Given instruction:
Copy every line, exactly and only, from the line containing "bends = hook_bends" to the line containing "before = set(bpy.data.objects)", both lines included.

<<<<

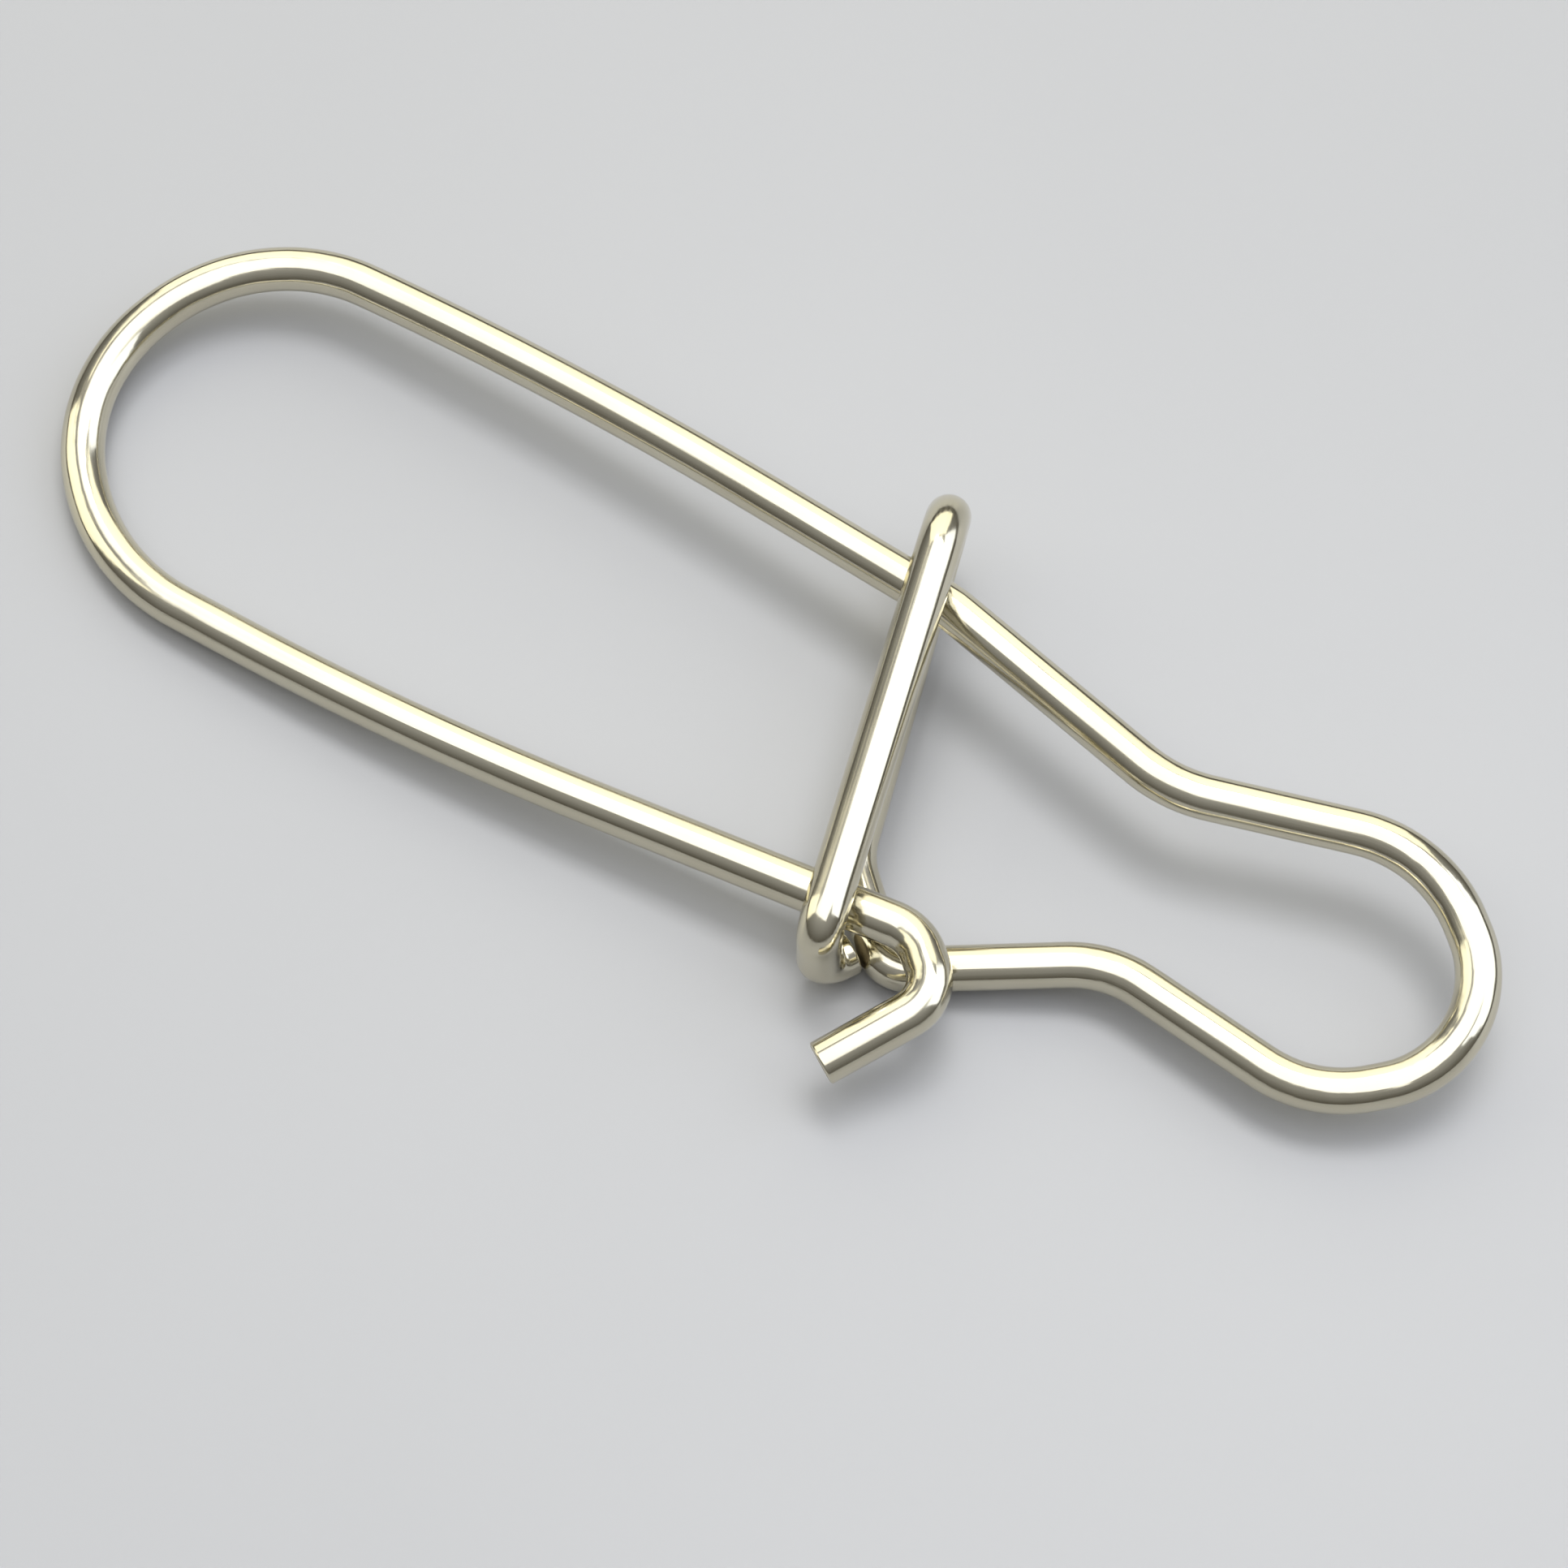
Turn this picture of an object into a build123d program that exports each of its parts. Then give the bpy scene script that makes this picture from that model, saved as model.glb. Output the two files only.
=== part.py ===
from build123d import *
import os
from math import pi

# Fishing snap: one length of plated spring wire bent into a big loop for the lure, a small eye for the
# line, a ring that closes round both legs of the loop, and a hook on the free leg. It lies as it comes
# to rest on a table: +Z is up, +X runs from the big loop to the eye, and the origin is on the table
# under the middle of the snap. All sizes are in millimetres and every point is on the wire's centre line.

# Wire
WIRE_D = 1.0
END_BREAK = 0.05  # edge that the shears take off at both ends
PLAY = 0.04  # gap between two stretches that cross
STACK = WIRE_D + PLAY  # one centre line above another where they cross
TABLE = WIRE_D / 2  # height of a stretch that lies on the table

# The ring crosses the free leg here, and props the flat of the big loop up at two slopes
LEG_X, LEG_Y = 4.0, -3.0
LEG_Z = TABLE + STACK
LOOP_PITCH = 0.0576  # rise per millimetre towards the eye
LOOP_ROLL = 0.105  # rise per millimetre towards the fixed leg

# Big loop: its nose is bent round a large pin, and its legs are sprung very slightly outwards
NOSE_R = 4.1
NOSE_ENTRY_R = 5.0  # free leg into the nose
NOSE_EXIT_R = 4.27  # nose into the fixed leg
FREE_BOW_R = 84.0
FIXED_BOW_R = 100.0

# Line eye: bent round a small pin, its flat sloping down to the table
EYE_R = 2.46
EYE_END_R = 2.95  # out of the eye towards the arm
EYE_Z = 1.43  # height of its flat at y = 0
EYE_ROLL = 0.20  # rise per millimetre of y
SHOULDER_R = 3.2

# Waist between the ring and the eye
WAIST_IN_R = 3.0
WAIST_OUT_R = 3.4
ARM_R = 2.7
WAIST_DROP = 0.07  # fall of the fixed leg from the ring to the waist
ARM_Z = 0.90  # height of the arm where it leaves the flat of the eye

# Ring: a back strand on the table, a turn round the fixed leg, a front strand over both legs. The
# turns at the back strand's two ends stand on the table, and the strand bows up a little between them
FIXED_LEG_Z = 2.33  # height of the fixed leg where it goes through the ring
RING_SAG_R = 2.0  # the back strand takes up the arm's slack
RING_END_Y = 6.07
RING_TURN_R = 1.40
RING_TOP_Z = 3.55
RING_LOW_Z = LEG_Z + STACK - PLAY / 2
ARM_TURN_R = 0.68
RING_FOOT_Z = TABLE - 0.01  # corner of a turn whose rounded wire just touches the table
RING_BOW = 0.05
TAIL_R = 0.58
TAIL_LIFT = 0.13  # the tail stands a little clear of the table
TAIL_Z = TABLE + TAIL_LIFT

# Hook on the free leg
HOOK_TOP_R = 0.9
HOOK_THROAT_R = 1.2


def on_loop(x, y):
    """Point on the flat of the big loop."""
    return (x, y, LEG_Z + LOOP_PITCH * (x - LEG_X) + LOOP_ROLL * (y - LEG_Y))


def on_eye(x, y):
    """Point on the flat of the line eye."""
    return (x, y, EYE_Z + EYE_ROLL * y)


# Each bend is the corner that it is rounded from and the radius of its arc, from the hook to the tail
HOOK_TIP = (5.50, -6.34, 1.36)
hook_bends = [
    ((7.05, -4.00, 1.86), HOOK_TOP_R),
    ((5.90, -2.85, 1.74), HOOK_THROAT_R),
]

loop_bends = [
    (on_loop(-6.35, -3.59), FREE_BOW_R),  # middle of the free leg
    (on_loop(-14.57, -3.22), NOSE_ENTRY_R),
    (on_loop(-17.61, 0.32), NOSE_R),
    (on_loop(-15.69, 5.445), NOSE_EXIT_R),
    (on_loop(-7.25, 5.34), FIXED_BOW_R),  # middle of the fixed leg
    ((2.97, 4.14, FIXED_LEG_Z), WAIST_IN_R),
]

eye_bends = [
    ((9.17, 2.56, FIXED_LEG_Z - WAIST_DROP), WAIST_OUT_R),
    (on_eye(14.76, 4.03), SHOULDER_R),
    (on_eye(18.42, 0.82), EYE_R),
    (on_eye(14.88, -1.92), EYE_END_R),
    ((9.67, -1.15, ARM_Z), ARM_R),
]

ring_bends = [
    ((5.50, -3.43, RING_FOOT_Z), ARM_TURN_R),
    ((3.58, -1.48, RING_FOOT_Z + RING_BOW), RING_SAG_R),
    ((1.70, RING_END_Y, RING_FOOT_Z), RING_TURN_R),
    ((2.01, RING_END_Y, RING_TOP_Z), RING_TURN_R),
    ((4.24, -4.10, RING_LOW_Z), TAIL_R),
    ((4.26, -4.13, TAIL_Z), TAIL_R),
]
TAIL_END = (4.67, -3.46, TAIL_Z)

bends = hook_bends + loop_bends + eye_bends + ring_bends
corners = [corner for corner, radius in bends]
radii = [radius for corner, radius in bends]

with BuildPart() as snap_wire:
    with BuildLine() as route:
        FilletPolyline(HOOK_TIP, *corners, TAIL_END, radius=radii)
    with BuildSketch(Plane(origin=route.line @ 0, z_dir=route.line % 0)):
        Circle(WIRE_D / 2)
    sweep(path=route.wire())
    chamfer(snap_wire.faces().filter_by(GeomType.PLANE).edges(), length=END_BREAK)
snap_wire.part.label = "snap_wire"

os.makedirs("parts", exist_ok=True)
export_step(snap_wire.part, "parts/snap_wire.step")

wire_length = route.wire().length
print("wire length", round(wire_length, 2))
print("volume over section times length", round(snap_wire.part.volume / (wire_length * pi * WIRE_D**2 / 4), 4))
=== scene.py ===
"""Fishing snap bent from one plated spring wire, lying on a plain pale floor under soft studio light."""

import logging
import math
from dataclasses import dataclass, field
from enum import Enum

import bpy
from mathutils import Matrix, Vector


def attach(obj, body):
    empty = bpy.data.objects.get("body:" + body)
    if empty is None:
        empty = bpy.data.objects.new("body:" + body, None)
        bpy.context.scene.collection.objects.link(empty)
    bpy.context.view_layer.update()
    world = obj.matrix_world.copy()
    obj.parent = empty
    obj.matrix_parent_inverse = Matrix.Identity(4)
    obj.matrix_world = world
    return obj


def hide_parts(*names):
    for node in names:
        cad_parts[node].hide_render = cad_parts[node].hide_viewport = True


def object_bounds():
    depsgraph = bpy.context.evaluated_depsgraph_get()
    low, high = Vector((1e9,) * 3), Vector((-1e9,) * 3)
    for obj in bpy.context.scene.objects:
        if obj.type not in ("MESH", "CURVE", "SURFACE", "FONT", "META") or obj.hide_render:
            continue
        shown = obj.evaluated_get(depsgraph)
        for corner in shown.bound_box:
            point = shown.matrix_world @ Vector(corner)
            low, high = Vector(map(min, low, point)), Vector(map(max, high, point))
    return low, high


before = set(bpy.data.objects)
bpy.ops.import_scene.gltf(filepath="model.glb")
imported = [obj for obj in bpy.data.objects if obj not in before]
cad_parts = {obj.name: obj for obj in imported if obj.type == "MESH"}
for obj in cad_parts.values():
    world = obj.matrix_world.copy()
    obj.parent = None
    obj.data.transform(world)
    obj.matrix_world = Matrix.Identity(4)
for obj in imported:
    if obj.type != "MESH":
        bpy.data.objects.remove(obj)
cad_low, cad_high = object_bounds()
log = logging.getLogger("fishing_snap")

MM = 0.001  # the bends are written in millimetres and the scene is in metres

Point = tuple[float, float, float]
Bend = tuple[Point, float]


class WireMark(Enum):
    """Attributes that the wire carries from its route to its finish."""

    BEND_RADIUS = "bend_radius"
    ALONG_DRAW = "along_draw"
    SHEARED = "sheared"
    FORMED = "formed"


def linear_colour(code: str) -> tuple[float, float, float, float]:
    """Turns an sRGB hex colour into the linear values that shaders take.

    Args:
        code: Colour such as "#D4CCBF".

    Returns:
        Linear red, green and blue, and an alpha of 1.
    """
    channels = [int(code[place : place + 2], 16) / 255 for place in (1, 3, 5)]
    linear = [c / 12.92 if c <= 0.04045 else ((c + 0.055) / 1.055) ** 2.4 for c in channels]
    return (linear[0], linear[1], linear[2], 1.0)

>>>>

Solution to this task:
bends = hook_bends + loop_bends + eye_bends + ring_bends
corners = [corner for corner, radius in bends]
radii = [radius for corner, radius in bends]

with BuildPart() as snap_wire:
    with BuildLine() as route:
        FilletPolyline(HOOK_TIP, *corners, TAIL_END, radius=radii)
    with BuildSketch(Plane(origin=route.line @ 0, z_dir=route.line % 0)):
        Circle(WIRE_D / 2)
    sweep(path=route.wire())
    chamfer(snap_wire.faces().filter_by(GeomType.PLANE).edges(), length=END_BREAK)
snap_wire.part.label = "snap_wire"

os.makedirs("parts", exist_ok=True)
export_step(snap_wire.part, "parts/snap_wire.step")

wire_length = route.wire().length
print("wire length", round(wire_length, 2))
print("volume over section times length", round(snap_wire.part.volume / (wire_length * pi * WIRE_D**2 / 4), 4))
=== scene.py ===
"""Fishing snap bent from one plated spring wire, lying on a plain pale floor under soft studio light."""

import logging
import math
from dataclasses import dataclass, field
from enum import Enum

import bpy
from mathutils import Matrix, Vector


def attach(obj, body):
    empty = bpy.data.objects.get("body:" + body)
    if empty is None:
        empty = bpy.data.objects.new("body:" + body, None)
        bpy.context.scene.collection.objects.link(empty)
    bpy.context.view_layer.update()
    world = obj.matrix_world.copy()
    obj.parent = empty
    obj.matrix_parent_inverse = Matrix.Identity(4)
    obj.matrix_world = world
    return obj


def hide_parts(*names):
    for node in names:
        cad_parts[node].hide_render = cad_parts[node].hide_viewport = True


def object_bounds():
    depsgraph = bpy.context.evaluated_depsgraph_get()
    low, high = Vector((1e9,) * 3), Vector((-1e9,) * 3)
    for obj in bpy.context.scene.objects:
        if obj.type not in ("MESH", "CURVE", "SURFACE", "FONT", "META") or obj.hide_render:
            continue
        shown = obj.evaluated_get(depsgraph)
        for corner in shown.bound_box:
            point = shown.matrix_world @ Vector(corner)
            low, high = Vector(map(min, low, point)), Vector(map(max, high, point))
    return low, high


before = set(bpy.data.objects)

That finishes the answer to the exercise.